Choose any two tones, e.g., 400 Hz and 500 Hz, sort of Ab and B#, but
not quite C, for the oscillators. If the oscillators can be set to
square wave, the tones will be much more annoying / alerting. As the
tones are not quite in tune with standard pitch, they will annoy anyone
with any musical sensitivity. The oscillators can each be the bistable
of 38.5.7, with much smaller values of RC product. The RC product in
the RC chains of one oscillator will need to be different from those in
the other oscillator. Fit a 1 k ohm resistor in place of each LED, from
the collector of one BJT in each oscillator, connect a 100 nF capacitor
to the NO, or NC, contact of the appropriate relay. Connect a 22 k ohm
resistor from the relay side of the 100 nF capacitor to ground to avoid
loud clicks as the relays change-over.
38.5.9.5 Room air conditioning
Whenever a door to an air conditioned room is opened, the temperature
and humidity are likely to change.
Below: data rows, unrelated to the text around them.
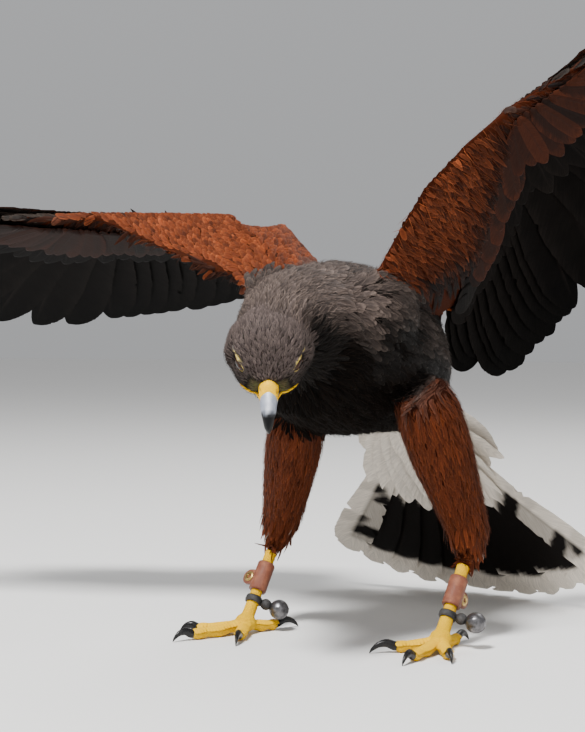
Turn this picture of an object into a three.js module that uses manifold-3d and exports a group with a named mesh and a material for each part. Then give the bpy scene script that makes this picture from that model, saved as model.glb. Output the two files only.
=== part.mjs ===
// A harris hawk at life size, alighting: wings raised, tail fanned, head turned down to look at its feet.
// Millimetres, +Z up. The hawk faces -Y, its left side is +X, and its feet stand on the floor at Z = 0.
import * as THREE from "three";
import Module from "manifold-3d";

const wasm = await Module();
wasm.setup();

// Air left between two pieces that meet, and the floor's level
const AIR = 0.35;
const FLOOR = 0;

// The middle of the bounding box, seen from the point under the middle of the torso
const BOX_MIDDLE = [-66.3, 40];

// Torso: [along Y, height of the middle, half width, half height above, half height below]
const TORSO = [
  [-92, 232, 53, 60, 56],
  [-66, 231, 61, 66, 64],
  [-32, 231, 67, 69, 71],
  [8, 229, 70, 69, 70],
  [46, 222, 67, 62, 63],
  [78, 211, 57, 51, 53],
  [106, 196, 42, 38, 40],
  [126, 183, 27, 24, 25],
  [138, 176, 14, 12, 12],
];
// The breast muscles and shoulders swell the front of the torso: middle of each, and its half sizes
const SHOULDER_SWELL = { middle: [37, -44, 254], half: [37, 47, 39] };

// Neck: [x, y, z, half width, half height above, half height below, lean back in degrees]
const NECK = [
  [0, -92 - AIR, 232, 53, 60, 56, 0],
  [2, -108, 235, 48, 52, 50, 8],
  [5, -126, 238, 40, 42, 41, 18],
  [8, -142, 238, 33, 34, 32, 28],
  [11, -156, 236, 24, 24, 22, 40],
];

// Head: its middle lies between the eyes, and it is turned and bowed from looking along -Y
const HEAD_MIDDLE = [13, -171, 218];
const HEAD_TURN = 26;
const HEAD_BOW = 57;
// [forward, up, half width, half height above, half height below]
const SKULL = [
  [-46, -1, 9, 8, 8],
  [-40, -1, 19, 17, 17],
  [-28, -1, 28.5, 23, 24],
  [-15, -1, 30, 24, 24],
  [-4, -2, 27, 22, 21],
  [5, -4, 21.8, 18.5, 16],
  [11, -5.5, 16.6, 15, 12.5],
  [15.6, -5.8, 11.6, 12, 9.4],
];
const FACE_FRONT = 15.6;
const EYE = { forward: -1.5, out: 17.0, up: 2.2, radius: 7.8, look: [0.42, 0.9, -0.04] };
const BROW = { from: -9, to: 9, out: 21, inset: 13.5, up: 11, drop: 4, radii: [1.6, 2.7, 2.4, 1.4] };
const LID = { radius: 6.6, tube: 1.15, proud: 0.62 };
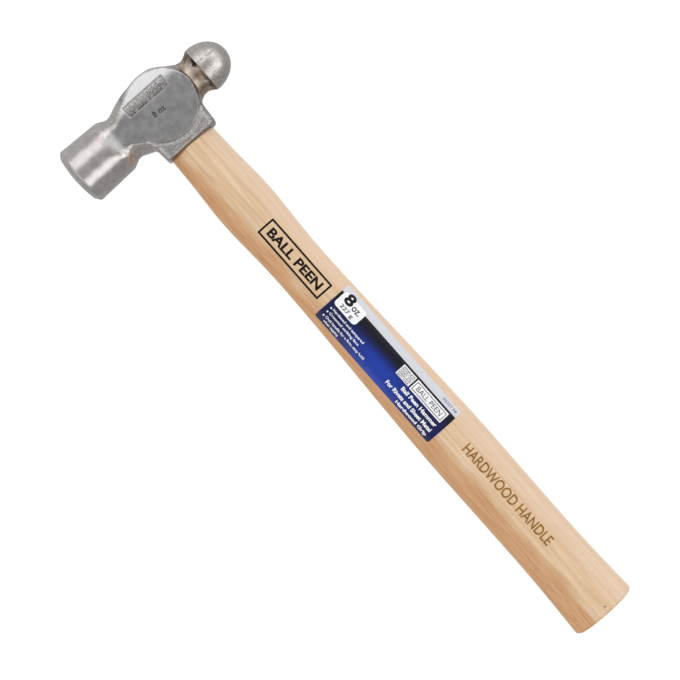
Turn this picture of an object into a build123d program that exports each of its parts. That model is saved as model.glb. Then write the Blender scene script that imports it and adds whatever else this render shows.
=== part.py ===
"""Ball peen hammer, 8 oz (227 g) head on a hickory handle, in millimetres.

The hammer lies on its side. The handle runs along X, with the head at -X and the
butt at +X. The head runs along Y, with the striking face at -Y and the ball at +Y.
The flat cheeks face up and down.

Everything is drawn about the point where the head's axis crosses the handle's axis,
and is moved at the end, so that the origin is the middle of the underside of the
whole hammer's box.
"""

from build123d import *
from math import cos, radians, sin
import os

# ---- head: places along its own axis, measured from the handle's axis ----
FACE_Y = -45.9            # middle of the crowned striking face
BALL_TIP_Y = 35.8
BELL_RADIUS = 12.9        # widest, just behind the chamfer
BELL_BACK_RADIUS = 12.25  # the bell tapers a little towards the neck
BELL_BACK_Y = -24.0
FACE_RADIUS = 10.5        # flat of the face, inside its chamfer
FACE_CROWN = 1.1          # how far the middle of the face stands proud of its rim
FACE_CHAMFER = 1.8        # length of the chamfer along the axis
BELL_NECK_RADIUS = 10.4
BELL_NECK_Y = -19.9
CORE_RADIUS = 14.7        # where the two necks' flares meet inside the eye section
CORE_HALF_LENGTH = 6.4
BALL_RADIUS = 10.3
BALL_MIDDLE_Y = 24.0      # widest place of the ball, which is a little longer than round
BALL_NECK_RADIUS = 8.35
BALL_NECK_Y = 19.0
BALL_SHOULDER_Y = 22.7    # crisp corner where the neck meets the ball

# ---- head: the eye section in the middle ----
CHEEK_HALF = 9.2          # half the thickness between the ground cheeks
CHEEK_ROLL_X = -4.9       # where the cheeks start to roll over to the crown
ROLL_END_X = -8.0         # the roll ends here in a straight slope
ROLL_SLOPE = 0.235        # of that slope, in half thickness per length
DISC_RADIUS = 15.3
DISC_X = 0.6
DISC_Y = 1.0
DISC_EDGE = 0.5           # softened edge round the cheeks
RAMP_START_Y = -21.3      # where the grinding of the cheek runs out on the bell
RAMP_END_Y = -26.5
SKIRT_END_X = 20.1        # lower lip of the eye
SKIRT_Y_MIN = -12.65
SKIRT_Y_MAX = 13.65
SKIRT_HALF = 8.5
SKIRT_CORNER = 3.6
SKIRT_LIP = 1.2           # rounded edge of the lower lip

# ---- eye: an hourglass, half lengths along Y and half widths along Z ----
EYE_BOTTOM = (10.1, 6.5)
EYE_WAIST = (9.4, 5.9)
EYE_TOP = (10.4, 6.3)
EYE_BOTTOM_X = 24.0       # inside the shoulder of the handle
EYE_WAIST_X = 5.0
EYE_TOP_X = DISC_X - DISC_RADIUS - 0.5
WOOD_GAP = 0.03           # each side, between the wood and the eye

# ---- handle: distance from the head's axis and half width at each station ----
SHOULDER_X = 20.5
BUTT_X = 275.7
STATIONS = [
    (SHOULDER_X, 10.85),  # shoulder, under the head
    (34.0, 11.4),
    (50.6, 12.3),         # swell
    (74.7, 11.5),
    (91.6, 11.15),        # throat
    (111.5, 11.55),
    (140.4, 12.5),
    (165.3, 13.25),       # grip
    (189.2, 13.55),
    (224.0, 13.45),
    (247.0, 13.6),
    (263.0, 14.05),       # flare to the butt
    (BUTT_X, 14.6),
]
FLATNESS = 0.69           # thickness of the oval over its width
BUTT_ROUND = 2.2
SHOULDER_ROUND = 0.6

# ---- wedges, driven in from the crown ----
WOOD_WEDGE_TOP = 3.0      # thickness at the crown
WOOD_WEDGE_TIP = 0.8
WOOD_WEDGE_DEPTH = 24.0
STEEL_WEDGE_TOP = 1.9
STEEL_WEDGE_TIP = 0.5
STEEL_WEDGE_DEPTH = 15.0
STEEL_WEDGE_WIDTH = 9.6
STEEL_WEDGE_TURN = 24.0   # degrees away from square across the wood wedge
SAW_KERF_EXTRA = 3.0      # the saw cut goes a little deeper than the wedge
CROWN_SINK = 0.15         # wood and wedges are sanded just below the steel

# ---- label, wrapped round the upper side of the handle ----
LABEL_START_X = 105.9
LABEL_END_X = 175.2
LABEL_Y_MIN = -8.65
LABEL_Y_MAX = 9.8
LABEL_GAP = 0.02
LABEL_THICK = 0.15
LABEL_CORNER = 0.9

CROWN_X = DISC_X - DISC_RADIUS
REACH = 60.0              # larger than the head, for cutting tools


def turned_profile():
    """Bell, both necks and ball, as one turned profile about the Y axis.

    The ball's outline is a quarter ellipse from its widest place to its tip, drawn as a
    spline; its last millimetre is a very flat cone.
    """
    rim_y = FACE_Y + FACE_CROWN
    crown_mid = (0.52 * FACE_RADIUS, rim_y - 0.73 * FACE_CROWN)
    neck_start = (BELL_NECK_RADIUS + 0.3, BELL_NECK_Y - 1.2)
    bell_flare = (CORE_RADIUS, -CORE_HALF_LENGTH)
    ball_flare = (CORE_RADIUS, CORE_HALF_LENGTH)
    shoulder = (BALL_RADIUS - 0.1, BALL_SHOULDER_Y)
    widest = (BALL_RADIUS, BALL_MIDDLE_Y)
    ball_length = BALL_TIP_Y - BALL_MIDDLE_Y
    turns = [radians(degree) for degree in (15, 30, 45, 60, 73, 83)]
    bow = [(BALL_RADIUS * cos(t), BALL_MIDDLE_Y + ball_length * sin(t)) for t in turns]
    with BuildSketch(Plane.XY) as profile:
        with BuildLine():
            ThreePointArc((0, FACE_Y), crown_mid, (FACE_RADIUS, rim_y))
            Polyline(
                (FACE_RADIUS, rim_y),
                (BELL_RADIUS, rim_y + FACE_CHAMFER),
                (BELL_BACK_RADIUS, BELL_BACK_Y),
                neck_start,
            )
            Spline(
                neck_start,
                (BELL_NECK_RADIUS, BELL_NECK_Y),
                (11.5, -16.0),
                (13.0, -12.0),
                bell_flare,
                tangents=[(-0.5, 1.0), (0.35, 1.0)],
            )
            Line(bell_flare, ball_flare)
            Spline(
                ball_flare,
                (12.9, 9.8),
                (9.5, 14.8),
                (BALL_NECK_RADIUS, BALL_NECK_Y),
                shoulder,
                tangents=[(-0.2, 1.0), (0.9, 1.0)],
            )
            Polyline(shoulder, widest)
            Spline(widest, *bow, tangents=[(0.0, 1.0), (-1.0, 0.15)])
            Polyline(bow[-1], (0, BALL_TIP_Y), (0, FACE_Y))
        make_face()
    return revolve(profile.sketch, Axis.Y, 360)


def eye_block():
    """The round middle of the head, seen from the cheek side as a disc."""
    drum = Pos(DISC_X, DISC_Y, 0) * Cylinder(DISC_RADIUS, 2 * CHEEK_HALF)
    return chamfer(drum.edges().filter_by(GeomType.CIRCLE), DISC_EDGE)


def skirt():
    """The lug that carries the eye down the handle, with a rounded lower lip."""
    wide = SKIRT_Y_MAX - SKIRT_Y_MIN
    middle = 0.5 * (SKIRT_Y_MAX + SKIRT_Y_MIN)
    outline = Plane.YZ * Pos(middle, 0) * RectangleRounded(wide, 2 * SKIRT_HALF, SKIRT_CORNER)
    lug = extrude(outline, amount=SKIRT_END_X)
    lip = lug.edges().group_by(Axis.X)[-1]
    return fillet(lip, SKIRT_LIP)


def cheek_cutters():
    """Everything outside the ground cheeks, with their ramps on the bell and roll to the crown."""
    rise = DISC_RADIUS + 1.0
    slope = (BELL_BACK_RADIUS - CHEEK_HALF) / (RAMP_START_Y - RAMP_END_Y)
    top_y = RAMP_START_Y - (rise - CHEEK_HALF) / slope
    ramp = Polyline(
        (REACH, CHEEK_HALF), (RAMP_START_Y, CHEEK_HALF), (top_y, rise), (REACH, rise), close=True
    )
    far_x = CROWN_X - 1.0
    roll_length = CHEEK_ROLL_X - ROLL_END_X
    end_z = CHEEK_HALF - 0.5 * ROLL_SLOPE * roll_length
    far_z = end_z - ROLL_SLOPE * (ROLL_END_X - far_x)
    middle = (0.5 * (CHEEK_ROLL_X + ROLL_END_X), CHEEK_HALF - 0.125 * ROLL_SLOPE * roll_length)
    with BuildSketch(Plane.XZ) as roll:
        with BuildLine():
            ThreePointArc((CHEEK_ROLL_X, CHEEK_HALF), middle, (ROLL_END_X, end_z))
            Polyline(
                (ROLL_END_X, end_z), (far_x, far_z), (far_x, rise),
                (CHEEK_ROLL_X, rise), (CHEEK_ROLL_X, CHEEK_HALF),
            )
        make_face()
    tool = extrude(Plane.YZ * make_face(ramp), amount=REACH, both=True)
    tool = tool + extrude(roll.sketch, amount=-RAMP_START_Y, both=True)
    ball_end = BALL_SHOULDER_Y - 2.0
    keep = Pos(0, ball_end + REACH, 0) * Box(4 * REACH, 2 * REACH, 4 * REACH)
    tool = tool - keep
    return tool + mirror(tool, Plane.XY)


def eye_hole(gap):
    """The hourglass eye, shrunk by gap on every side; long enough to pass right through."""
    stations = [
        (EYE_BOTTOM_X, EYE_BOTTOM),
        (EYE_WAIST_X, EYE_WAIST),
        (EYE_TOP_X, EYE_TOP),
    ]
    sections = [
        Plane(origin=(x, 0, 0), x_dir=(0, 1, 0), z_dir=(1, 0, 0)) * Ellipse(half[0] - gap, half[1] - gap)
        for x, half in stations
    ]
    return loft(sections)


def hammer_head():
    """Forged steel head: bell, neck, eye section, neck and ball in one piece."""
    body = turned_profile() + eye_block() + skirt()
    return body - cheek_cutters() - eye_hole(0.0)


def below_crown(sink):
    """Everything under the drum-shaped crown, whose curve the sanded wood follows."""
    radius = DISC_RADIUS - sink
    drum = Pos(DISC_X, DISC_Y, 0) * Cylinder(radius, REACH)
    return drum + Pos(DISC_X + 0.5 * REACH, DISC_Y, 0) * Box(REACH, 2 * radius, REACH)


def tapered_plate(top, tip, depth, width):
    """A wedge, thick at the crown and thin at its tip, wide along Y."""
    start = CROWN_X - 1.0
    slope = (top - tip) / depth
    thick = top + slope
    outline = Polyline(
        (start, 0.5 * thick), (CROWN_X + depth, 0.5 * tip),
        (CROWN_X + depth, -0.5 * tip), (start, -0.5 * thick), close=True,
    )
    return extrude(Plane.XZ * make_face(outline), amount=0.5 * width, both=True)


def steel_wedge():
    """Driven across the wood wedge, a little askew."""
    plate = tapered_plate(STEEL_WEDGE_TOP, STEEL_WEDGE_TIP, STEEL_WEDGE_DEPTH, STEEL_WEDGE_WIDTH)
    plate = Rot(90 - STEEL_WEDGE_TURN, 0, 0) * plate
    return plate & below_crown(CROWN_SINK)


def wood_wedge():
    """Fills the saw cut along the eye, notched where the steel wedge crosses it."""
    plate = tapered_plate(WOOD_WEDGE_TOP, WOOD_WEDGE_TIP, WOOD_WEDGE_DEPTH, REACH)
    return (plate & eye_hole(WOOD_GAP) & below_crown(CROWN_SINK)) - steel_wedge()


def handle_sections(grow):
    """Ovals at the handle's stations, grown by a margin on every side."""
    return [
        Plane(origin=(x, 0, 0), x_dir=(0, 1, 0), z_dir=(1, 0, 0))
        * Ellipse(half + grow, FLATNESS * half + grow)
        for x, half in STATIONS
    ]


def handle():
    """Hickory handle with a tenon through the eye and a saw cut for the wedge."""
    shaft = loft(handle_sections(0.0))
    shaft = fillet(shaft.edges().sort_by(Axis.X)[-1], BUTT_ROUND)
    shaft = chamfer(shaft.edges().sort_by(Axis.X)[0], SHOULDER_ROUND)
    tenon = eye_hole(WOOD_GAP) & below_crown(CROWN_SINK)
    kerf = Pos(CROWN_X + 0.5 * (WOOD_WEDGE_DEPTH + SAW_KERF_EXTRA), 0, 0) * Box(
        WOOD_WEDGE_DEPTH + SAW_KERF_EXTRA, REACH, WOOD_WEDGE_TIP
    )
    plate = tapered_plate(WOOD_WEDGE_TOP, WOOD_WEDGE_TIP, WOOD_WEDGE_DEPTH, REACH)
    slotted = tenon - kerf - plate - steel_wedge()
    return shaft + slotted


def label():
    """Thin printed label that lies on the handle like a skin."""
    shell = loft(handle_sections(LABEL_GAP + LABEL_THICK)) - loft(handle_sections(LABEL_GAP))
    long = LABEL_END_X - LABEL_START_X
    wide = LABEL_Y_MAX - LABEL_Y_MIN
    middle = (0.5 * (LABEL_START_X + LABEL_END_X), 0.5 * (LABEL_Y_MIN + LABEL_Y_MAX))
    outline = Pos(middle[0], middle[1]) * RectangleRounded(long, wide, LABEL_CORNER)
    return shell & extrude(outline, amount=REACH)


def main():
    """Moves every piece from the axes' crossing to the underside's middle and writes it."""
    pieces = {
        "hammer_head": hammer_head(),
        "handle": handle(),
        "wooden_wedge": wood_wedge(),
        "steel_wedge": steel_wedge(),
        "label": label(),
    }
    middle_x = 0.5 * (CROWN_X + BUTT_X)
    middle_y = 0.5 * (FACE_Y + BALL_TIP_Y)
    os.makedirs("parts", exist_ok=True)
    for name, shape in pieces.items():
        placed = Pos(-middle_x, -middle_y, BELL_RADIUS) * shape
        placed.label = name
        export_step(placed, f"parts/{name}.step")
        print(name, round(placed.volume, 1), placed.bounding_box())


main()
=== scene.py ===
"""Looks of a light ball peen hammer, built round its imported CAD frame.

Lengths are millimetres about the point where the head's axis crosses the handle's, until
to_frame() turns them into the frame's metres. X runs from the head to the butt, Y from
the striking face to the ball, and Z up, square to the cheeks.
"""

import math
from contextlib import contextmanager
from functools import partial

import bmesh
import bpy
import numpy as np
from mathutils import Matrix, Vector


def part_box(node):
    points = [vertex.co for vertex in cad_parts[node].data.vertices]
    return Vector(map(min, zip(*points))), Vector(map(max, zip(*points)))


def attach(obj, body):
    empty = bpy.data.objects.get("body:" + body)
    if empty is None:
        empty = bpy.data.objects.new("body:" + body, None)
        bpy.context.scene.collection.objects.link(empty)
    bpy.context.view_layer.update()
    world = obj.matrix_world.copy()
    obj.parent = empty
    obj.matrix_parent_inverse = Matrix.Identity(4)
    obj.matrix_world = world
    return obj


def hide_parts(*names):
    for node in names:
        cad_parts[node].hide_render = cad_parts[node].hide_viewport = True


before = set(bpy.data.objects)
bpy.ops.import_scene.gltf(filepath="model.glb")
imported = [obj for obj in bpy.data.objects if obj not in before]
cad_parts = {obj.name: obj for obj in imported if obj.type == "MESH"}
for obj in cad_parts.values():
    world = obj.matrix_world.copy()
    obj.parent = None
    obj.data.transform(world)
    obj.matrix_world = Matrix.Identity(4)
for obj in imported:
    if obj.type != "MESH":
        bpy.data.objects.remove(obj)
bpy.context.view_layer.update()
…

Even when people move around inside
an air conditioned room, closer to and then further away from the room
sensor, thermostat / hygrostat, block, it will sense a change. Such
changes can be a signal to the air conditioner to come on or go off.
This rapid turning on and off can be wearing on the moving parts of the
air conditioner and on the room occupants. Feed the signal from the
room sensor to a monostable, i.e. 38.5.7 circuit, as above, but with
the R and C swapped. Replace the LED with a mechanical or "solid state"
relay to control the main air conditioner. The timer can be set to,
say, 10 minutes. Such a delay can cover room deliveries, occasional
visits to the balcony to have a smoke, savour the smog.